Entre souveraineté économique et régulation migratoire
Sur le plan socio-économique, la mesure relève d’une politique de préférence nationale assumée. Pour l’économiste Gisèle Itoua, « le mototaxi représente une porte d’entrée rapide vers l’auto-emploi pour une jeunesse frappée par un chômage urbain de 22 %. Limiter la concurrence exogène répond à une tension sur le marché du travail, tout en renforçant le pouvoir d’achat local ».
La dimension migratoire n’est pas absente de l’équation. Les flux de travailleurs transfrontaliers, principalement originaires de la RDC voisine, sont depuis plusieurs années au centre des débats. Le ministère de l’Intérieur rappelle que « l’exercice d’une activité réglementée sans titre de séjour approprié expose à des sanctions ». La décision s’inscrit ainsi dans un mouvement régional de contrôle des professions de contact, déjà observé au Gabon et en Angola.
Réactions des acteurs et témoignages de terrain
Si les syndicats congolais saluent une « reconquête économique », les conducteurs étrangers pointent un risque « d’exclusion brutale ». Issa Diallo, Sénégalais installé depuis cinq ans à Brazzaville, confie qu’il a « investi l’équivalent de 900 000 francs CFA dans une moto encore non amortie ». Les autorités rassurent : une période transitoire de trois mois est prévue pour la revente ou la reconversion.
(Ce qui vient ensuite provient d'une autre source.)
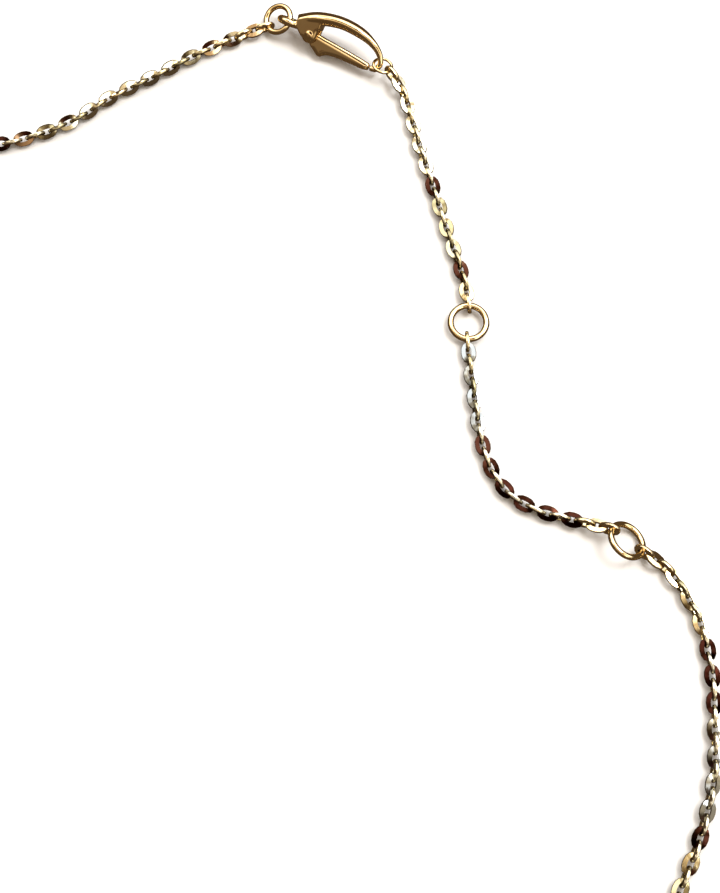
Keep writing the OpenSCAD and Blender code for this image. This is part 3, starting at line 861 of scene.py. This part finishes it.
# clear and colourless, with the faintest cloud of warmth
stoneLook = {
    "cloudScale": 900.0, "cloudDetail": 2.0, "cloudRoughness": 0.5, "refraction": 2.42,
    "colours": [(0.0, (0.93, 0.96, 1.0)), (1.0, (1.0, 0.99, 0.96))]
}
clearStone, stoneShader = newMaterial("clearStone")
stoneCloud = stoneShader.noise(
    stoneShader.node("ShaderNodeTexCoord").socket("Object"),
    stoneLook["cloudScale"], stoneLook["cloudDetail"], stoneLook["cloudRoughness"]
)
stoneShader.cover("ShaderNodeBsdfPrincipled", {
    "Base Color": stoneShader.ramp(stoneLook["colours"], stoneCloud), "Roughness": 0.0,
    "IOR": stoneLook["refraction"], "Transmission Weight": 1.0
})
cupPoints, cupFaces = castSolid(bezelShells(station), [], voxel=0.055, smoothing=4)
stonePoints, stoneFaces = brilliant(station)
for side, spot, heading in zip(["left", "centre", "right"], station["places"], station["headings"]):
    turn = turnAbout("z", heading)
    place = np.array([*spot, 0])
    cupHere = cupPoints @ turn.T + place
    makePiece(side + "Bezel", cupHere, cupFaces, ringGold, "necklace", [side + "_bezel"], sharp=40)
    stoneHere = stonePoints @ turn.T + place
    makePiece(
        side + "Stone", stoneHere, stoneFaces, clearStone, "necklace", [side + "_stone"], sharp=1
    )
print("stations: bezel", len(cupFaces), "faces, stone", len(stoneFaces))

# the floor, the backdrop and the light are in metres
floorLook = {"edge": 8.0, "drop": 0.00002, "colour": (0.9, 0.9, 0.91, 1), "roughness": 0.75}
floorMaterial, floorShader = newMaterial("paleFloor")
floorShader.cover("ShaderNodeBsdfPrincipled", {
    "Base Color": floorLook["colour"], "Roughness": floorLook["roughness"]
})
corners = np.array([[-1, -1, 0], [1, -1, 0], [1, 1, 0], [-1, 1, 0]]) * floorLook["edge"] / 2
floor = newObject("floor", corners, [[0, 1, 2, 3]], floorMaterial)
floor.location = (0, 0, -floorLook["drop"])
floor.visible_glossy = False

# a pale wall that stands round the floor hides the sky's dark horizon in low views; it lights nothing
backdropLook = {
    "radius": 3.9, "height": 3.0, "sides": 64, "colour": (1.0, 1.0, 0.98, 1), "strength": 1.0
}
backdropMaterial, backdropShader = newMaterial("paleBackdrop")
backdropShader.cover("ShaderNodeEmission", {
    "Color": backdropLook["colour"], "Strength": backdropLook["strength"]
})
wallOutline = backdropLook["radius"] * directions(backdropLook["sides"])
wall = onLevels(wallOutline, [-floorLook["drop"], backdropLook["height"]])
backdrop = newObject("backdrop", wall, gridFaces(2, backdropLook["sides"], False), backdropMaterial)
backdrop.visible_diffuse = False
backdrop.visible_glossy = False
backdrop.visible_transmission = False
backdrop.visible_shadow = False

keyLook = {
    "azimuth": 28.0, "elevation": 58.0, "away": 0.7, "size": 0.3, "power": 2.2,
    "colour": (1, 0.98, 0.95)
}
keyData = bpy.data.lights.new("keyLight", "AREA")
keyData.shape = "DISK"
keyData.size = keyLook["size"]
keyData.energy = keyLook["power"]
keyData.color = keyLook["colour"]
keyLight = bpy.data.objects.new("keyLight", keyData)
keyTurn = turnAbout("z", keyLook["azimuth"]) @ turnAbout("y", -keyLook["elevation"])
keyLight.location = keyTurn @ [keyLook["away"], 0, 0]
keyLight.rotation_euler = (0, math.radians(90 - keyLook["elevation"]), math.radians(keyLook["azimuth"]))
scene.collection.objects.link(keyLight)

# The sky is a dark oval cap overhead in a bright dome, patchy and warm where it dims. It darkens to one
# side and towards the horizon. The cap's stops are at half the distance from its middle, in its reaches.
skyLook = {
    "strength": 3.3, "horizon": (0.42, 0.62), "horizonColour": (0.03, 0.02, 0.012, 1),
    "patchScale": 2.6, "patchDetail": 2.0, "patchRoughness": 0.5, "patchShift": (0.4, 2.1, 0.5),
    "patch": (0.42, 0.5), "patchDim": 0.3, "sideTurn": 40.0, "side": (-0.65, -0.2), "farSide": 0.05,
    "warmth": [
        (0.0, (0.02, 0.01, 0.005)), (0.35, (0.33, 0.27, 0.19)), (0.75, (0.8, 0.76, 0.7)),
        (1.0, (1.0, 1.0, 1.0))
    ],
    "capTurn": -45.0, "capPlace": (0.17, -0.13), "capReach": (0.4, 0.2),
    "cap": [
        (0.3, (0.022, 0.0064, 0.0044)), (0.42, (0.06, 0.034, 0.02)), (0.5, (0.2, 0.17, 0.13)),
        (0.62, (1.0, 0.98, 0.95))
    ]
}
world = bpy.data.worlds.new("studio")
world.use_nodes = True
scene.world = world
sky = Shader(world.node_tree)
direction = sky.node("ShaderNodeTexCoord").socket("Generated")
parts = sky.node("ShaderNodeSeparateXYZ", {}, {"Vector": direction})
x, y, z = (parts.signal(axis) for axis in "XYZ")
capAlong = x * cosine(skyLook["capTurn"]) + y * sine(skyLook["capTurn"])
capAcross = y * cosine(skyLook["capTurn"]) - x * sine(skyLook["capTurn"])
capFar = (
    ((capAlong - skyLook["capPlace"][0]) / skyLook["capReach"][0]) ** 2.0
    + ((capAcross - skyLook["capPlace"][1]) / skyLook["capReach"][1]) ** 2.0
) ** 0.5
dome = sky.ramp(skyLook["cap"], capFar * 0.5)
sideways = x * cosine(skyLook["sideTurn"]) + y * sine(skyLook["sideTurn"])
share = sky.eased(sideways, skyLook["side"], skyLook["farSide"])
moved = sky.node("ShaderNodeVectorMath", {"operation": "ADD"}, {
    0: direction, 1: skyLook["patchShift"]
}).socket("Vector")
spread = sky.noise(moved, skyLook["patchScale"], skyLook["patchDetail"], skyLook["patchRoughness"])
patches = sky.eased(spread, skyLook["patch"], skyLook["patchDim"])
warm = sky.ramp(skyLook["warmth"], patches * share)
lit = sky.node("ShaderNodeVectorMath", {"operation": "MULTIPLY"}, {0: dome, 1: warm}).socket("Vector")
low = sky.eased(z, skyLook["horizon"])
glow = sky.node("ShaderNodeMix", {"data_type": "RGBA"}, {
    0: low, 6: skyLook["horizonColour"], 7: lit
}).socket(2)
sky.cover("ShaderNodeBackground", {
    "Color": glow, "Strength": skyLook["strength"]
}, "ShaderNodeOutputWorld")
scene.view_settings.view_transform = "Standard"
print("stage: floor, backdrop and light")
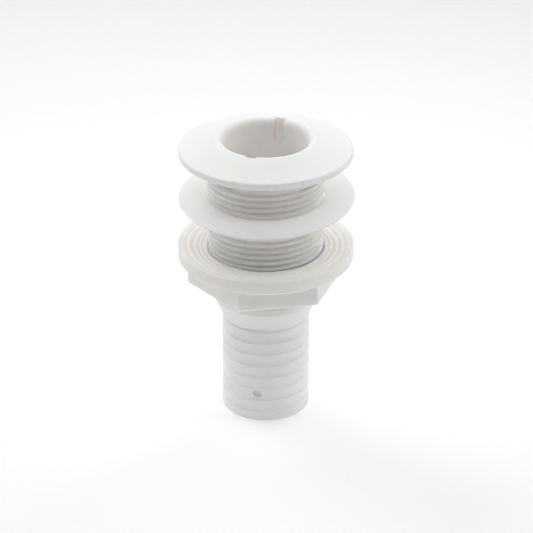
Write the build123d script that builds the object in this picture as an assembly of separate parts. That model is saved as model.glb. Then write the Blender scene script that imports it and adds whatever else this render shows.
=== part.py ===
from build123d import *
import os
from math import cos, radians, sin

# Plastic thru-hull fitting: a flanged body with an outside thread and a hose tail, a thin sealing washer
# and a flanged nut. Millimetres. The origin is the centre of the hose tail's lower end, +Z runs up the
# axis to the flange, and the two keyways in the flange's mouth lie on the Y axis.
# An azimuth is measured from -Y towards +X.

# Pipe thread, nominal size 1 1/4: 11 turns per inch, right-hand
THREAD_PITCH = 25.4 / 11
THREAD_CREST_RADIUS = 41.91 / 2
THREAD_ROOT_RADIUS = 19.75
THREAD_CREST_WIDTH = 0.85
THREAD_ROOT_WIDTH = 0.2
THREAD_BOTTOM = 52.0
THREAD_TOP = 99.0
THREAD_DATUM = 2.0
THREAD_LEAD_IN = 1.0
THREAD_EMBED = 0.25
NECK_RADIUS = 19.9

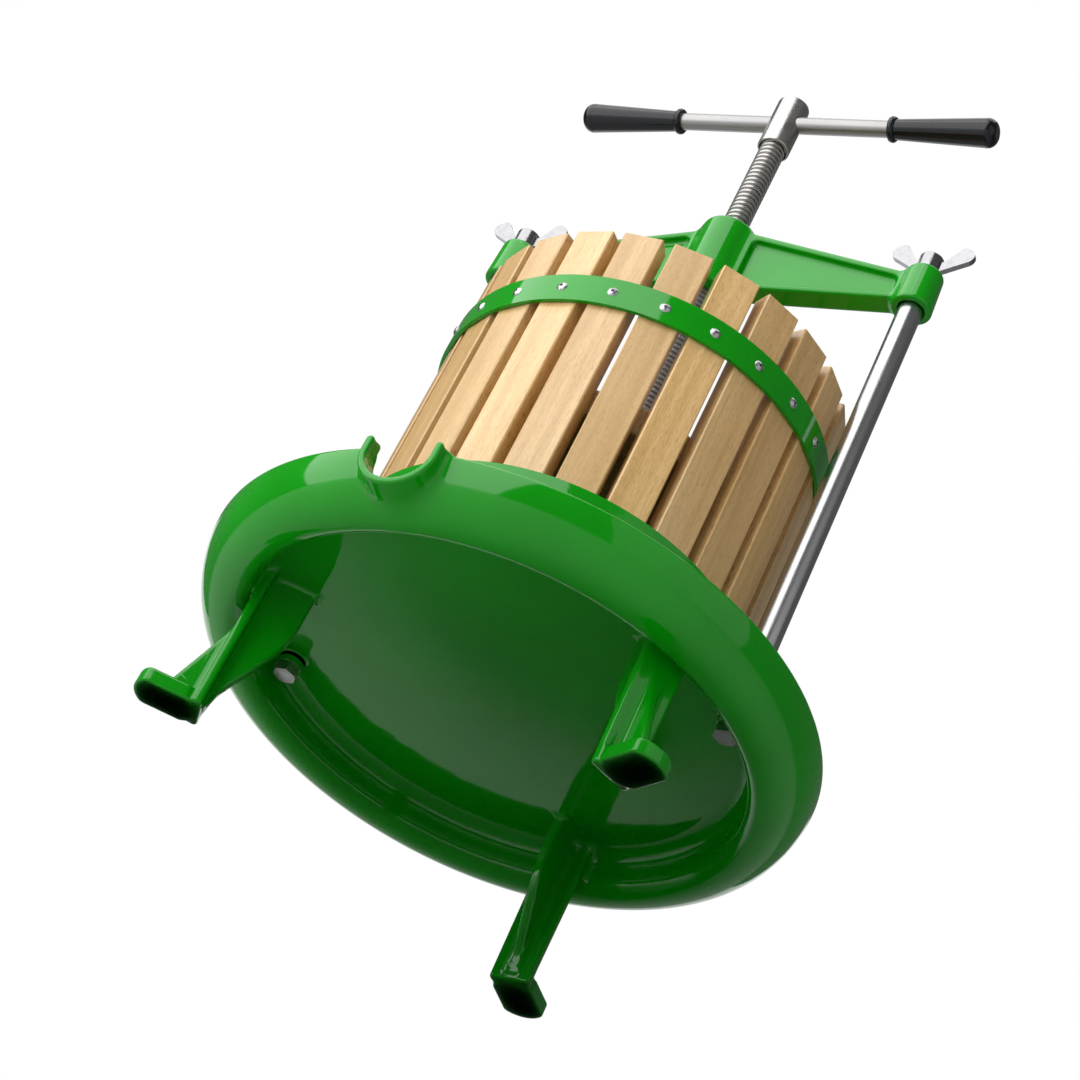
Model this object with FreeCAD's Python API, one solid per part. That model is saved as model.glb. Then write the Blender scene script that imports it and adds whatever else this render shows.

Du côté des usagers, le sentiment oscille entre compréhension et crainte d’une hausse tarifaire. Rosalie Mankessi, fonctionnaire, redoute une « augmentation des prix aux heures de pointe si l’offre se resserre ». Le ministère répond en évoquant un futur encadrement des tarifs au kilomètre, actuellement laissés à la négociation directe.
Perspectives de professionnalisation et d’intégration régionale
À moyen terme, le gouvernement envisage d’intégrer les mototaxis dans le Schéma directeur des transports urbains, aux côtés des bus publics rénovés. Un fonds de modernisation, abondé par les recettes issues des nouvelles licences, doit financer des formations en conduite défensive et en maintenance mécanique, ainsi qu’un programme pilote de motos électriques dans les arrondissements centraux.
Sur le plan diplomatique, Brazzaville insiste sur le respect de ses engagements communautaires. L’interdiction n’affecte pas la liberté de circulation garantie par la CEEAC, souligne le ministère des Affaires étrangères, puisqu’« elle ne concerne que l’exercice d’une activité professionnelle réglementée ». Des consultations bilatérales sont néanmoins en cours avec Kinshasa afin de faciliter l’obtention de cartes professionnelles pour les ressortissants de la RDC disposant déjà d’un permis de séjour.
En filigrane, l’enjeu est de transformer cette restriction en levier de formalisation. Le défi consistera à concilier, dans les mois à venir, la légitime aspiration des jeunes Congolais à occuper un segment porteur et la nécessité de maintenir une offre de mobilité accessible dans des villes en pleine expansion démographique.